Do you combine both cultures for Thanksgiving? Plans for Thanksgiving? Are you in charge of Thanksgiving?
When I was growing up we never celebrated Thanksgiving. It wasn't until we moved to the U.S. that we adopted this holiday. I love it because it is a great excuse to get all the family together and celebrate all of our blessings. We generally do my moms Afro-Caribbean Turkey and three-meat stuffing, which is our tradition for Christmas. I am not particularly in charge on Thanksgiving -- my mom, my sisters and I all gather in the kitchen to cook the meal.
Can you share some tips on what to do with turkey leftovers?
I love making empanadas with my leftovers. I simply mix the sweet potato and turkey leftovers with some fresh sage butter and fill store-bought empanada discs with that mixture. I also like to make turkey tamales.

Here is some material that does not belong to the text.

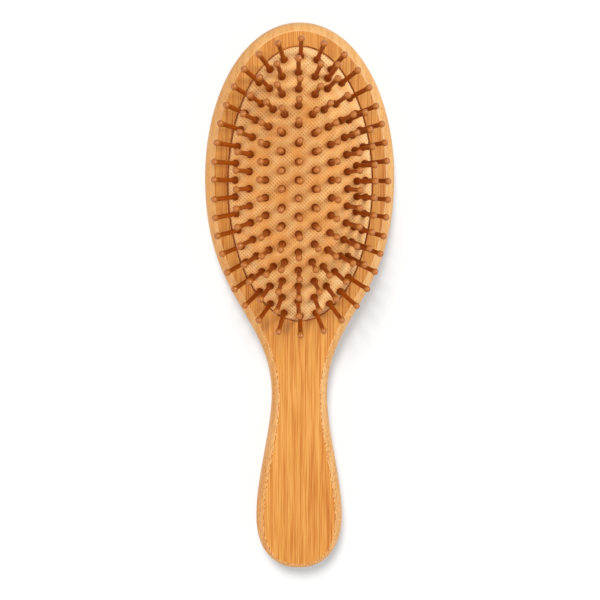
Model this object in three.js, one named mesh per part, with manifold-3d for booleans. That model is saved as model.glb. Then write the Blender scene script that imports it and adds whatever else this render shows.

Leftover Turkey Shepherds Pie
4 cups mashed yucca
2 cups shredded turkey or meat stuffing
To make mashed yucca:
2 ½ to 3 lbs. frozen yucca
½ cup milk
¾ cup melted butter
4 large garlic cloves, mashed
2 tablespoons olive oil
2 tablespoons lime juice
2 tablespoons salt
Paprika for Garnish (optional)
Preheat oven to 400 degrees.
In a large pot, bring 8 to 10 cups water to a rolling boil. Add the salt and the yucca pieces, cover and let cook until very tender, approximately 30 to 40 minutes.
In a small skillet, while boiling the yucca, place the olive oil, ¼ cup of the butter and the garlic and sautee for 2 minutes. Add the lime juice and cook for 1 minute more. Remove from the heat and set aside.
Drain yucca and remove the vein that is in the middle of the pieces and looks like a cord. It is white, and will stand out from the rest of the yucca. Not all pieces will have a vein. While hot, mash with a potato masher, until smooth. Add the milk and the remaining ½ cup of the butter, mixing well. Add the garlic mixture, stirring until well combined and smooth
Line the walls and bottom of a 2-quart, 8-inch square Pyrex or glass pan with the mashed yucca. Add the turkey/stuffing and top it with the rest of the mashed yucca. Gently brush top with a fork and sprinkle with paprika.
Bake for 30 minutes or until the top is brown and heated through.